# Jillee's bath robe!!!



## casperkeep (May 16, 2007)

Here are some pictures of Miss Jillee wearing her bath robe. She was waititng for daddy to get out of the shower. He put it on her when he was getting to get in. She just waited for him. Too cute!!! She is going to get brushed really good tonight. Daddy is going to help me. I try to brush her today but there were just too many.....bad mommy. I need to get her matte free before Betzie comes home. I will have to get a routine going with the two of them!!!!! It should be alot fun. I need to get one little outfit for her....just one.....don't tell anyone!!!!!!


----------



## SmittenHavaneseMommy (Feb 18, 2008)

Aw, those are cute pictures... Tell her we LOVE her bathrobe!


----------



## maryam187 (Jul 18, 2007)

Love the robe, Megan


----------



## casperkeep (May 16, 2007)

Too cute!!!!!


----------



## casperkeep (May 16, 2007)

They both look soo cute in them.....now do you use it when you give him a bath?


----------



## pjewel (Apr 11, 2007)

Those are *so* cute. You guys are definitely worse than I am. Tsk, tsk, tsk.


----------



## maryam187 (Jul 18, 2007)

Megan, not really. But I probably will now that the weather is getting better and I will only blow-dry him half-way.


----------



## juliav (Nov 21, 2006)

Aww,

The pups look so cute in their bath robes.


----------



## Poornima (Jun 29, 2007)

That's so cute Megan!


----------



## Lina (Apr 26, 2007)

Meghan, Jillee is adorable in her bathrobe!

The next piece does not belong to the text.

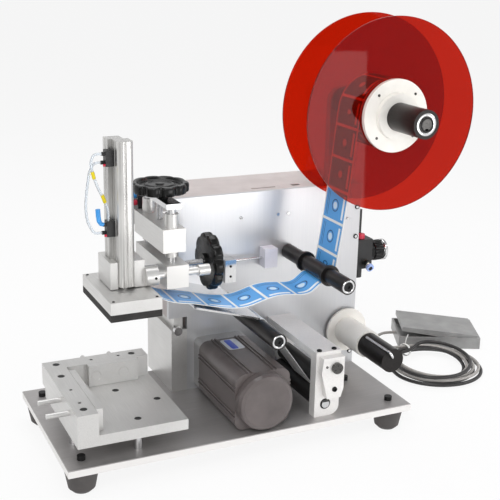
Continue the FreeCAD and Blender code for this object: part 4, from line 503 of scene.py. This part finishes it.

I love Pablo in his bathrobe too.


----------



## Me&2Girls (May 11, 2007)

Oh how cute. Love those bathrobes. Especially seeing Jillee waiting for your DH while he's in the shower.


----------



## casperkeep (May 16, 2007)

she is too funny...always waiting by the shower...then she has to lick the water off of my feet...it tickles....she is too funny that little stinker!!


----------



## JanB (Oct 26, 2007)

Cute, cute. Jillee and Pablo are adorable Twinkies :biggrin1:

And my friends think I have gone around the bend. They have no idea, lol!!

Megan, Tessa like s to lick water off me too. Then she'll whine to go in the shower to lick the floor of the shower.


----------



## Amy R. (Jul 1, 2007)

SOOO cute, Meg !


----------



## Thumper (Feb 18, 2007)

She's so precious! Gucci has that same bathrobe too!  She's never worn it though, she's always SO cold after a bath we bundle up with a towel and under a bunch of blankets for a bit.

Kara


----------



## Missy (Nov 6, 2006)

cute loungewear!!! very sweet pup.


----------